Peter LaRubia - Pode ser. Não saberia dizer. Precisaria de alguns anos de análise pra dar essa resposta. Mas fugi da análise. Talvez por isso tenha escrito o livro. De qualquer forma, o livro acaba tomando um rumo bem diferente da história que ouvi. É a tal porta da imaginação que permite retrabalhar um material num diferente - alquimia das letras.


Resenhando.com - Seu livro é atravessado por mal-entendidos. Qual foi o maior mal-entendido da sua vida que, se não tivesse existido, talvez você nem escreveria?
Peter LaRubia - Impossível dizer. Mas de vez em quando lembro que quase fiz o ensino médio em zootecnia, eu gostava muito de animais e queria estudar e trabalhar com eles, principalmente insetos. Sempre me pego pensando que minha vida seria mais simples e prática, e eu seria muito mais feliz e satisfeito se tivesse tomado esse rumo.

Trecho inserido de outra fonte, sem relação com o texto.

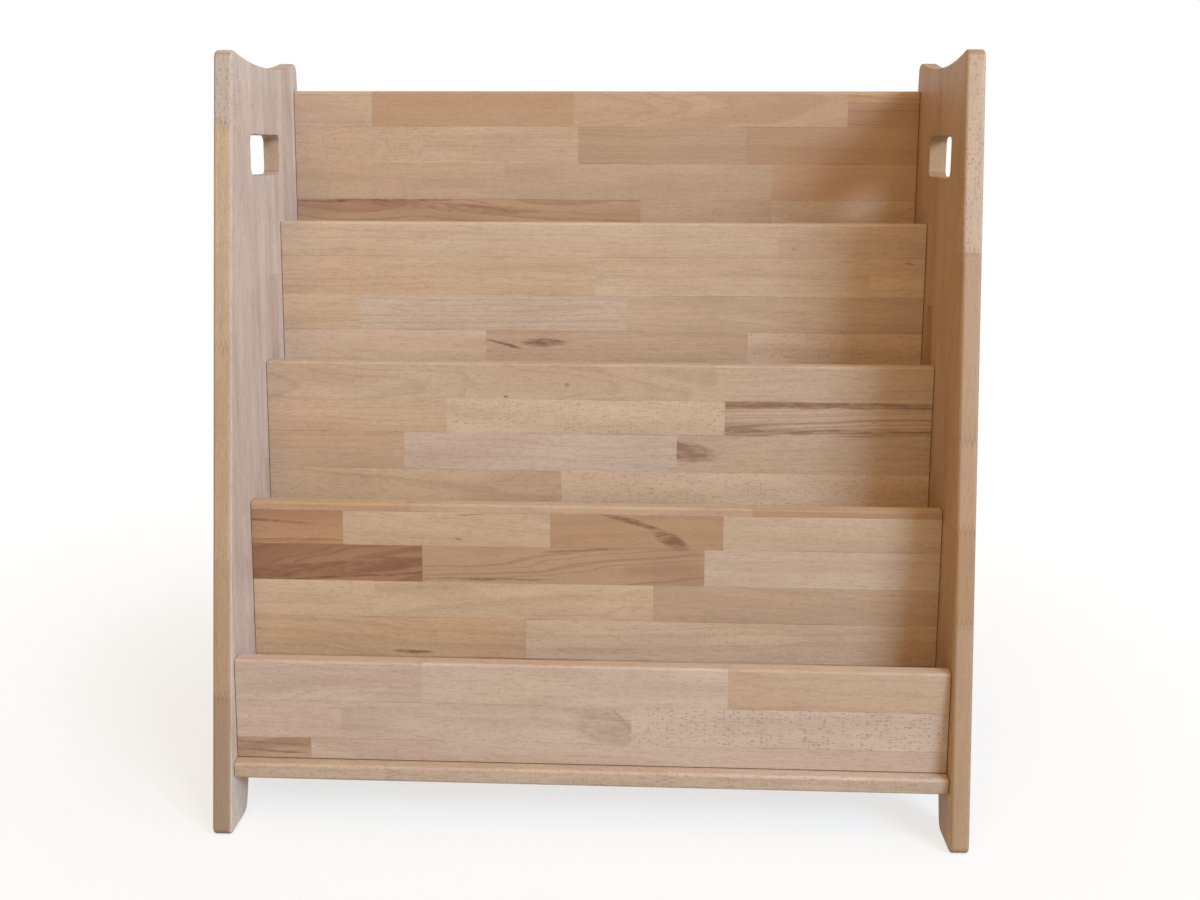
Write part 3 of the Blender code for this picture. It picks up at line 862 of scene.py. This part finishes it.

Resenhando.com - Raduan Nassar, Cormac McCarthy, Mutarelli, Eurípides e Sófocles. Numa mesa de bar, com esses cinco, quem você acha que quebraria o silêncio primeiro?
Peter LaRubia - Nenhum. Eles se levantariam um a um se desculpando em gestos confusos e tímidos com a cabeça, sairiam do bar e tomariam o rumo de casa.


Resenhando.com - Frases curtas, imagens densas, diálogos como cordas bambas. Isso é estilo ou é o seu jeito de não deixar o leitor confortável demais?
Peter LaRubia - As duas coisas. A forma é indissociável do conteúdo. O estilo surgiu justamente porque eu precisava deixar o leitor no mesmo desconforto dos personagens.


Resenhando.com - “Entre as coisas humanas que podem nos assombrar, vem a força do verbo em primeiro lugar”, diz a epígrafe. Mas e a ausência do verbo? O que mais lhe assombra: o que foi dito ou o que nunca foi?
Peter LaRubia - O que pode ser dito é o que me dá medo. O que não consigo dizer é o que me persegue.


Resenhando.com - Você estudou Psicologia e Letras, mas nunca atuou. Isso diz mais sobre a universidade brasileira, sobre o mercado de trabalho, ou sobre sua recusa em lidar com a vida real fora da ficção?
Peter LaRubia - A terceira opção. Essa é uma resposta pro divã do terapeuta.


Resenhando.com - Campo Grande, tragédias gregas, bandas de rock alternativo e livros que não consolam. Quem é o Peter LaRubia que você teme que descubram - e quem é o que você tenta proteger?
Peter LaRubia - Independente do que eu responda cada um vai ver o que conseguir/quiser ver. E além do mais, sou apenas um rapaz latino-americano qualquer sem importância nenhuma, a não ser para a minha família e amigos íntimos. O importante mesmo para os outros, espero, são meus livros.


Resenhando.com - Você diz que cada livro é uma tentativa de responder perguntas que nem sabia que tinha. Já cogitou que talvez escreva justamente para não precisar responder a nenhuma?
Peter LaRubia - Pelo contrário, cada vez percebo mais que cada livro é justamente uma tentativa de me conhecer melhor e de lidar melhor com meus demônios.